The issue with the code example given is if the line contains only 3 words there will be no space at the end hence it will fail

firstfire · 08-20-2012, 10:30 AM

Hi.

Well, as Firefox developers say, this is embarrassing.. There should be '*' (a.k.a. Kleene star -- zero or more) instead of '+' (one or more):

Code:

egrep '(\w+ *){3,}'

This regular expression match a string consisting of three or more words, each followed by zero or more spaces, that is how a three-or-more-words string looks like.

Previous attempt (with ' +') worked on your sample data because there were no line with exactly 3 words.
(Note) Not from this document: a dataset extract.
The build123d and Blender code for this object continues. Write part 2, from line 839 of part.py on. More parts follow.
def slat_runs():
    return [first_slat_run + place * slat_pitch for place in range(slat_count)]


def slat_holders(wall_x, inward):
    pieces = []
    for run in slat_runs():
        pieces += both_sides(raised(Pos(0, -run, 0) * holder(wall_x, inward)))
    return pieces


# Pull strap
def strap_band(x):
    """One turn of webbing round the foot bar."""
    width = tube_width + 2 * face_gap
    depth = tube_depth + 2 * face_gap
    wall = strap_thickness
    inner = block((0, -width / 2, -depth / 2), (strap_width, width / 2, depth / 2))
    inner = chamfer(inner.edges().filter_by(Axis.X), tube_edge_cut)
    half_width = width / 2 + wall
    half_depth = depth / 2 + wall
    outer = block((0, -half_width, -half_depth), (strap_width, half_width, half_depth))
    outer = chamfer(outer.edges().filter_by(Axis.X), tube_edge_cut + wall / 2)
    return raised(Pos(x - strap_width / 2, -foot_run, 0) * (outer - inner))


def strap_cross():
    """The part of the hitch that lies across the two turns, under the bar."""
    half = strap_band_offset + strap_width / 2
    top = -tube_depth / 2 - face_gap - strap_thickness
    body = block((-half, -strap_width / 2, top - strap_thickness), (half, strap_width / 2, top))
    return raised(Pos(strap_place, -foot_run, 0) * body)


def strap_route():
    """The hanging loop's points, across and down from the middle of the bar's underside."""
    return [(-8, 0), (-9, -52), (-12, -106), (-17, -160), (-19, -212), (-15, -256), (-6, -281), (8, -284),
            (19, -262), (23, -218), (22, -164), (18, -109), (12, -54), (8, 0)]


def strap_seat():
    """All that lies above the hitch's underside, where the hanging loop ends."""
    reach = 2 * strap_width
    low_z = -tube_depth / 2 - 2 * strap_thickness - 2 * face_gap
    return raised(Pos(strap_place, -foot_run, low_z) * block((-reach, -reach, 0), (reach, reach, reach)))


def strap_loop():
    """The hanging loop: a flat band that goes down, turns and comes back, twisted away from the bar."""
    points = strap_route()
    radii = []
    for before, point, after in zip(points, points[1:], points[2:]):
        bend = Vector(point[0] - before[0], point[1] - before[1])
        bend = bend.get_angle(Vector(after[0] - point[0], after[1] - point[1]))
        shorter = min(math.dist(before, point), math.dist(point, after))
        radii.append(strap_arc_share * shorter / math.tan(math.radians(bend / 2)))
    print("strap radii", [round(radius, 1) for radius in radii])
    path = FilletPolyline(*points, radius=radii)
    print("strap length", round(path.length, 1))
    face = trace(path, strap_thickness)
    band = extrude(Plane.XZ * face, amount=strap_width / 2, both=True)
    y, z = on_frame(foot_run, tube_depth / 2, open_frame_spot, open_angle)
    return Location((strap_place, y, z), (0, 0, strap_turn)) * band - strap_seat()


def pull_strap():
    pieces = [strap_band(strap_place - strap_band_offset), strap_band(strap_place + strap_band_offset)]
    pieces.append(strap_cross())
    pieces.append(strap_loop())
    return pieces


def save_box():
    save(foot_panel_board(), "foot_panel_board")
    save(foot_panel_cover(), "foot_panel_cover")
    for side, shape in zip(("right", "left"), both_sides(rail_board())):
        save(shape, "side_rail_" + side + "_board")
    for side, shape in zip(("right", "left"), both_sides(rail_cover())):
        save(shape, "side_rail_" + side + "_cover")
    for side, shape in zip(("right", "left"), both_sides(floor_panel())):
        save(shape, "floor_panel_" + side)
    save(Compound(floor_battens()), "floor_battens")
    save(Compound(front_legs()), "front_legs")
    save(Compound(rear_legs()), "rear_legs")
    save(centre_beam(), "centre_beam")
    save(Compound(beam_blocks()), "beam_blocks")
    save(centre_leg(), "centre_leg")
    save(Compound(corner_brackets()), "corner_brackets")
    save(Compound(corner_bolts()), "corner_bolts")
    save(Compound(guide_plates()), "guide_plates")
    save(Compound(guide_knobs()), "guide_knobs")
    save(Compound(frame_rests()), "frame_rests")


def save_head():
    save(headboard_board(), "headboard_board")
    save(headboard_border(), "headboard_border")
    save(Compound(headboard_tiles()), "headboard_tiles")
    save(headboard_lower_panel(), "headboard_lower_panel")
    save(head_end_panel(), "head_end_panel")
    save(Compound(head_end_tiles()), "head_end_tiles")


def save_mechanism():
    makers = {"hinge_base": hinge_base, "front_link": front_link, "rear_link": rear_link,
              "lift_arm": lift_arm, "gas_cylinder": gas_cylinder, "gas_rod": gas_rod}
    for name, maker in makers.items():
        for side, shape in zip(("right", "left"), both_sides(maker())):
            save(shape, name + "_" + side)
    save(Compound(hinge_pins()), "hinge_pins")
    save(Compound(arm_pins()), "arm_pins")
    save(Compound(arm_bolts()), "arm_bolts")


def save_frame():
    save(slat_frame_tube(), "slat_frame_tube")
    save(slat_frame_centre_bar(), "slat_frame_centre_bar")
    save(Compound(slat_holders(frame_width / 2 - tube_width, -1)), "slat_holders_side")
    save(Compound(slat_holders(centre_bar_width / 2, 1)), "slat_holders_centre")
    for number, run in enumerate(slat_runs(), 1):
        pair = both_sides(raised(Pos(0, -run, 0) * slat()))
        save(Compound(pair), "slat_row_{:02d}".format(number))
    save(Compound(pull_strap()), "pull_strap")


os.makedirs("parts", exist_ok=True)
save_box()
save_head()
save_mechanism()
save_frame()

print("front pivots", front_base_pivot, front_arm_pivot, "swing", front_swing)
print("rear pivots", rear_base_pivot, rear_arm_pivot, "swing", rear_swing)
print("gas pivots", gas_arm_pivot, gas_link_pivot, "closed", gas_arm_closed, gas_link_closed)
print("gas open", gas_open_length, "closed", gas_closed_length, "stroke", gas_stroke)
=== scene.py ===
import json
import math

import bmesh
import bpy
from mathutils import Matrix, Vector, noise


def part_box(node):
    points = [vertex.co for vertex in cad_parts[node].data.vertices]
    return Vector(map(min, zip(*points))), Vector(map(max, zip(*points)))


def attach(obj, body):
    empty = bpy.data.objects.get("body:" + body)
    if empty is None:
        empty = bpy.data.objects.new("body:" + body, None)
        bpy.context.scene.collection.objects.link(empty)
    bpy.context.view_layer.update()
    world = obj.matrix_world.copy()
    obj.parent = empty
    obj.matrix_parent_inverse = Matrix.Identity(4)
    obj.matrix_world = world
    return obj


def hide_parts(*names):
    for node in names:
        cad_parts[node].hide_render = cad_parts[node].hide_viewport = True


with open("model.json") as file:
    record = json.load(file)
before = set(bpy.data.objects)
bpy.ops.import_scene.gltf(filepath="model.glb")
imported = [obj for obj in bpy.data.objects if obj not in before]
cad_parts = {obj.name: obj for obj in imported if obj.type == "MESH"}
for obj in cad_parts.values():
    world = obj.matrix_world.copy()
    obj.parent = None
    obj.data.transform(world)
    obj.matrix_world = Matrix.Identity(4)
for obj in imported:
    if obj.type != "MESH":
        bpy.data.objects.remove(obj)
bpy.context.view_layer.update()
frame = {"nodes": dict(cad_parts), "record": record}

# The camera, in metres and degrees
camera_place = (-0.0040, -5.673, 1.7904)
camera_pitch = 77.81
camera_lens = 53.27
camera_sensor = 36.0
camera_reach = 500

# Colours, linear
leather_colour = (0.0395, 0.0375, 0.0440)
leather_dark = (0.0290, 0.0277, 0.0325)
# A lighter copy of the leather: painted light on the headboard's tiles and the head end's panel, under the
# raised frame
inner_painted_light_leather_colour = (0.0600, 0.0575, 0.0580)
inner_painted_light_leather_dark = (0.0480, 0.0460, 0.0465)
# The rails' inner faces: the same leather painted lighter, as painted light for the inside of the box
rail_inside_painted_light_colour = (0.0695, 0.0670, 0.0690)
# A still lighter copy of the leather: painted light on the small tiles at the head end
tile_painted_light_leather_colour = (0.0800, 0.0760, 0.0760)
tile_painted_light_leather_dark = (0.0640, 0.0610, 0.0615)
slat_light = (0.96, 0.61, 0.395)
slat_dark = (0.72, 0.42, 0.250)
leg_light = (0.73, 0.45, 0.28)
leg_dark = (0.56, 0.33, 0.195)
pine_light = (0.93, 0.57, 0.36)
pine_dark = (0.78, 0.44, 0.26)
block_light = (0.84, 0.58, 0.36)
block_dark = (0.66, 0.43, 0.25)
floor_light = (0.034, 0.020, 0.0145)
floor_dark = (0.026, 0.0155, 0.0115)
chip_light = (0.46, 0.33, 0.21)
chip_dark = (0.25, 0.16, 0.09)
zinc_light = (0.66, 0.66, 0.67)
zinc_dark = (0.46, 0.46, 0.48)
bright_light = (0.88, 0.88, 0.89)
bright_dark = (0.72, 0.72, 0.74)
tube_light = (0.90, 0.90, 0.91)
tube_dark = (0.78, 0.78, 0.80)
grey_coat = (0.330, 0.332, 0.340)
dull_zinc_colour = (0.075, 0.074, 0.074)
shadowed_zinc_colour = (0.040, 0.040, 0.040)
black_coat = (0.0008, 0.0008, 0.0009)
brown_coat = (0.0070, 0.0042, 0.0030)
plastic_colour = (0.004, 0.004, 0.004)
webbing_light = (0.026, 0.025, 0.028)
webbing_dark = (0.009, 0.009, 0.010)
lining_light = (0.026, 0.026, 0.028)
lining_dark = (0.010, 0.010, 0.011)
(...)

If that would be the case, then there must be at least one space after last word for that RE to work:

Code:

$ echo 'a b c' | egrep '(\w+ +){3}'
$ echo 'a b c ' | egrep '(\w+ +){3}'
a b c 
$ echo 'a b c ' | egrep '(\w+ *){3}'
a b c
$ echo 'a b c' | egrep '(\w+ *){3}'
a b c

Note last space after 'c'.

EDIT: grail beats me again

danielbmartin · 08-20-2012, 10:47 AM

Quote:

Originally Posted by firstfire

Hi.

Well, as Firefox developers say, this is embarrassing.. There should be '*' (a.k.a. Kleene star -- zero or more) instead of '+' (one or more):

Code:

egrep '(\w+ *){3,}'

This regular expression match a string consisting of three or more words, each followed by zero or more spaces, that is how a three-or-more-words string looks like.
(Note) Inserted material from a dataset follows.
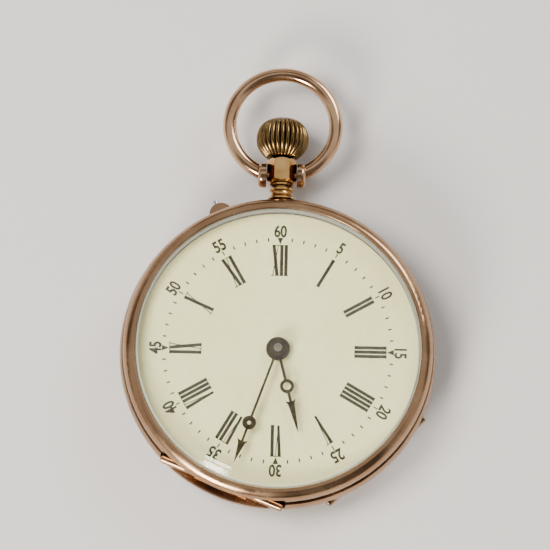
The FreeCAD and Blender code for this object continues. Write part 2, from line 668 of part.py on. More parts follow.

Previous attempt (with ' +') worked on your sample data because there were no line with exactly 3 words. If that would be the case, then there must be at least one space after last word for that RE to work:

Code:

$ echo 'a b c' | egrep '(\w+ +){3}'
$ echo 'a b c ' | egrep '(\w+ +){3}'
a b c 
$ echo 'a b c ' | egrep '(\w+ *){3}'
a b c
$ echo 'a b c' | egrep '(\w+ *){3}'
a b c

Note last space after 'c'.

EDIT: grail beats me again

The first code line fails but the code in the examples is different, and it works. Is there a t7po?

Daniel B. Martin

grail · 08-20-2012, 11:17 AM

You might need to be a bit more specific daniel about which first line of code you are referring to?
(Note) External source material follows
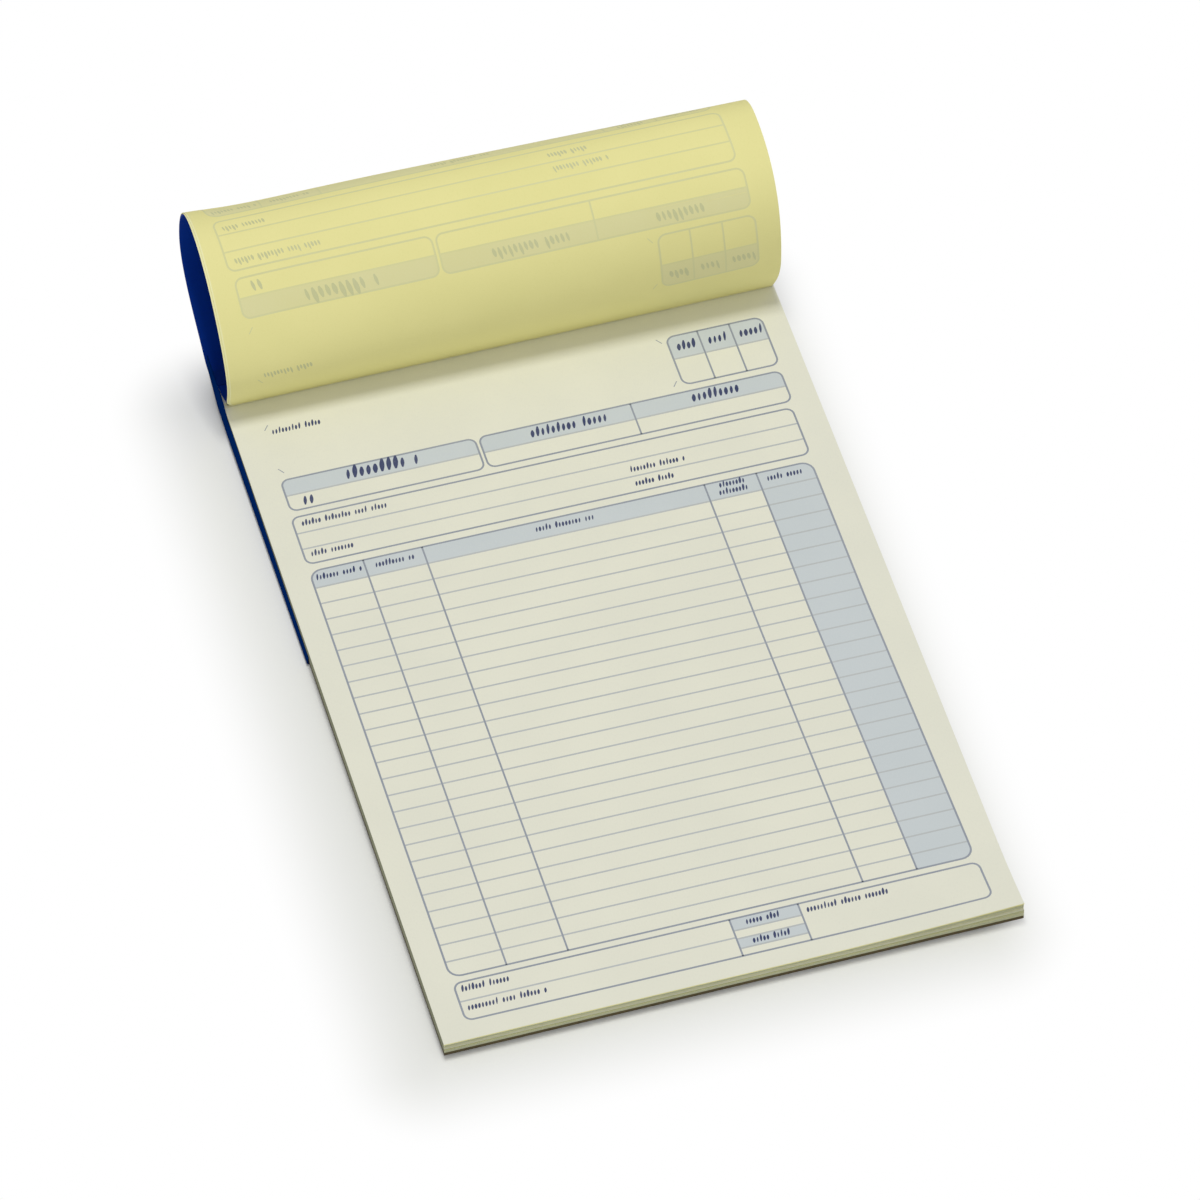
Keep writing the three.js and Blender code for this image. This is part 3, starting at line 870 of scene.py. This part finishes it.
margin_solid = closed_sheet(margin_face(False), margin_face(True))
shaded_margin_card = stock_material("cover margin card, painted shade", SHADED_MARGIN_BLUE, SHADED_MARGIN_BLUE_WORN, MARGIN_CARD_TEXTURE,
                             specular=0.0)
margin = make_piece("cover_margin", *margin_solid, shaded_margin_card, "blue_card")
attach(margin, "tucked_flap")


# Form seen through: the outer used duplicate shows its back, and the form printed on
# its face shows through the thin paper, faint and with its head at the crease. The
# sheet folds a little nearer the binding than the crease, and has turned askew.
SEEN_REACH = 112.0
SEEN_SLIP = 8.35
SEEN_TURN = 0.031
SEEN_MIDDLE = 8.0
SEEN_CELL = 1.0
SEEN_STEP = 0.25
INK_SEEN_THROUGH = ((0.735, 0.705, 0.35), (0.71, 0.69, 0.34), (0.68, 0.67, 0.34), (0.58, 0.585, 0.31))

seen_runs = np.linalg.norm(np.diff(rolled_face, axis=1), axis=2)
seen_lengths = np.concatenate([np.zeros((TURNED_COLUMNS, 1)), seen_runs.cumsum(1)], 1) - stub_depth
seen_places = np.arange(0, SEEN_REACH + 2 * SEEN_SLIP, SEEN_STEP)
seen_points = np.stack([
    np.stack([np.interp(seen_places, lengths, column[:, k]) for k in range(3)], 1)
    for lengths, column in zip(seen_lengths, rolled_face)
])
seen_normals = np.cross(np.gradient(seen_points, axis=0), np.gradient(seen_points, axis=1))
seen_normals /= np.linalg.norm(seen_normals, axis=2, keepdims=True)


def rolled_surface(across, along, rise):
    """A point of the rolled sheet, by its distance from the left edge and along the
    sheet from the crease: the mean of the four nearest points of the sheet's face,
    each weighted by its nearness, and raised along the face's own direction."""
    turned = across - SEEN_TURN * (along - SEEN_MIDDLE) - half_width
    further = along + SEEN_SLIP + SEEN_TURN * (across - half_width)
    column = np.interp(turned, rolled_face[:, CREST_ROW, 0], np.arange(TURNED_COLUMNS))
    column = column.clip(0, TURNED_COLUMNS - 1.001)
    row = (further / SEEN_STEP).clip(0, len(seen_places) - 1.001)
    i, j = column.astype(int), row.astype(int)
    f, g = (column - i)[:, None], (row - j)[:, None]

    def blended(table):
        near = table[i, j] * (1 - g) + table[i, j + 1] * g
        far = table[i + 1, j] * (1 - g) + table[i + 1, j + 1] * g
        return near * (1 - f) + far * f

    return blended(seen_points) + rise * blended(seen_normals)


seen_inks = ink_set("print seen through", *INK_SEEN_THROUGH)
for printed in print_form("seen_through", rolled_surface, seen_inks, "yellow_paper", SEEN_REACH, SEEN_CELL):
    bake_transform(printed)


# Binding: a strip of blue cloth tape folded over the head edge, and two wire
# staples driven through the stubs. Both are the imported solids.
TAPE = (0.001, 0.03, 0.25)
TAPE_THREAD = (0.003, 0.045, 0.32)
TAPE_TEXTURE = (0.8, 0.2, 3200.0, 0.6, 0.8)
TAPE_SPECULAR = 0.1
WIRE = (0.62, 0.62, 0.63)
WIRE_DULL = (0.5, 0.5, 0.52)
WIRE_TEXTURE = (0.4, 0.2, 900.0, 0.25, 0.1)

dress("spine_tape", stock_material("binding tape", TAPE, TAPE_THREAD, TAPE_TEXTURE, TAPE_SPECULAR))
wire_material = stock_material("bright staple wire", WIRE, WIRE_DULL, WIRE_TEXTURE, metallic=1.0)
dress("staple_left", wire_material)
dress("staple_right", wire_material)


# Table and light: a white table, greyer near the pad as painted shade, a lamp straight
# overhead whose shadow is fairly sharp, a weaker one high in front, and even light all round.
FLOOR_HALF = 3000.0
FLOOR_COLOUR = (0.88, 0.885, 0.855)
# Painted shade: the rectangle is set to the left of and in front of the pad, so the grey round the pad
# reaches furthest there.
FADE_MIDDLE = (-8.0, -20.0, 0.0)
FADE_HALF = (70.0, 107.0, 1.0)
FADE_FROM, FADE_TO = 0.0, 0.026
LAMPS = {
    "overhead": {"place": (0.0, 0.115, 1.3), "target": (0.0, 0.05, 0.0), "size": 0.3, "watts": 6.85},
    "front": {"place": (0.0, -1.1, 1.1), "target": (0.0, 0.0, 0.0), "size": 0.6, "watts": 3.85},
}
WORLD_STRENGTH = 0.4


def build_floor():
    """The table. Near the pad it shows lit, in a grey that is painted shade round the pad;
    away from it it fades to plain white for the camera, by the distance from a rectangle under the pad."""
    mesh = bpy.data.meshes.new("table")
    corners = [(-1, -1), (1, -1), (1, 1), (-1, 1)]
    mesh.from_pydata([(x * FLOOR_HALF * MM, y * FLOOR_HALF * MM, 0) for x, y in corners], [], [(0, 1, 2, 3)])
    material = bpy.data.materials.new("table")
    material.use_nodes = True
    nodes, links = material.node_tree.nodes, material.node_tree.links
    surface = nodes["Principled BSDF"]
    surface.inputs["Base Color"].default_value = (*FLOOR_COLOUR, 1)
    surface.inputs["Roughness"].default_value = 0.9
    surface.inputs["Specular IOR Level"].default_value = 0.0
    place = nodes.new("ShaderNodeTexCoord").outputs["Object"]
    middle = tuple(value * MM for value in FADE_MIDDLE)
    half = tuple(value * MM for value in FADE_HALF)
    centred = linked(nodes, links, "ShaderNodeVectorMath", {0: place, 1: middle}, operation="SUBTRACT")
    folded = linked(nodes, links, "ShaderNodeVectorMath", {0: centred.outputs["Vector"]},
                    operation="ABSOLUTE")
    beyond = linked(nodes, links, "ShaderNodeVectorMath", {0: folded.outputs["Vector"], 1: half},
                    operation="SUBTRACT")
    outside = linked(nodes, links, "ShaderNodeVectorMath", {0: beyond.outputs["Vector"], 1: (0, 0, 0)},
                     operation="MAXIMUM")
    distance = linked(nodes, links, "ShaderNodeVectorMath", {0: outside.outputs["Vector"]},
                      operation="LENGTH")
    fade = linked(nodes, links, "ShaderNodeMapRange", {
        "Value": distance.outputs["Value"], "From Min": FADE_FROM, "From Max": FADE_TO,
    }, interpolation_type="SMOOTHSTEP")
    ray = nodes.new("ShaderNodeLightPath").outputs
    seen = linked(nodes, links, "ShaderNodeMath", {0: ray["Is Camera Ray"], 1: ray["Is Glossy Ray"]},
                  operation="ADD")
    seen = linked(nodes, links, "ShaderNodeMath", {0: seen.outputs["Value"], 1: ray["Is Transmission Ray"]},
                  operation="ADD", use_clamp=True)
    share = linked(nodes, links, "ShaderNodeMath", {0: seen.outputs["Value"], 1: fade.outputs["Result"]},
                   operation="MULTIPLY")
    white = linked(nodes, links, "ShaderNodeEmission", {"Color": (1, 1, 1, 1), "Strength": 1.0})
    mixed = linked(nodes, links, "ShaderNodeMixShader", {
        0: share.outputs["Value"], 1: surface.outputs["BSDF"], 2: white.outputs["Emission"],
    })
    links.new(mixed.outputs["Shader"], nodes["Material Output"].inputs["Surface"])
    mesh.materials.append(material)
    floor = bpy.data.objects.new("table", mesh)
    bpy.context.scene.collection.objects.link(floor)


def build_lamp(name, place, target, size, watts):
    """A square lamp that faces a target, both in metres."""
    data = bpy.data.lights.new(name, "AREA")
    data.shape = "SQUARE"
    data.size = size
    data.energy = watts
    lamp = bpy.data.objects.new(name, data)
    bpy.context.scene.collection.objects.link(lamp)
    back = np.array(place, float) - np.array(target, float)
    back /= np.linalg.norm(back)
    right = np.cross([0, 0, 1], back)
    right /= np.linalg.norm(right)
    pose = np.eye(4)
    pose[:3, :3] = np.stack([right, np.cross(back, right), back], 1)
    pose[:3, 3] = place
    lamp.matrix_world = Matrix(pose.tolist())


build_floor()
for lamp_name, lamp_values in LAMPS.items():
    build_lamp(lamp_name, **lamp_values)
world = bpy.data.worlds.new("studio")
bpy.context.scene.world = world
world.use_nodes = True
world.node_tree.nodes["Background"].inputs["Color"].default_value = (1, 1, 1, 1)
world.node_tree.nodes["Background"].inputs["Strength"].default_value = WORLD_STRENGTH
bpy.context.scene.view_settings.view_transform = "Standard"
firstfire · 08-20-2012, 12:31 PM

Hi, Daniel.

Again, I'm wrong:

Code:

$ echo 'how now'| sed -r  's/(\w+ *)(\w+ *)(\w+ *)/\1:\2:\3/'
how :no:w

So '(\w+ *){3}' is bad. It looks like the only way to do this using RE is to treat last word separately:

Code:

$ egrep '(\w+ +){2}\w' infile
now is the time for
  the quick   brown fox

I apologize for misleading posts. Shame on me

danielbmartin · 08-20-2012, 01:14 PM

[QUOTE=firstfire;4759364]It looks like the only way to do this using RE is to treat last word separately:

Code:

$ egrep '(\w+ +){2}\w' infile

This one is good.

Quote:

I apologize for misleading posts. Shame on me

You are forgiven. It has been a learning experience for both of us.

I'd mark this thread as SOLVED but it already wears that badge of honor.

Daniel B. Martin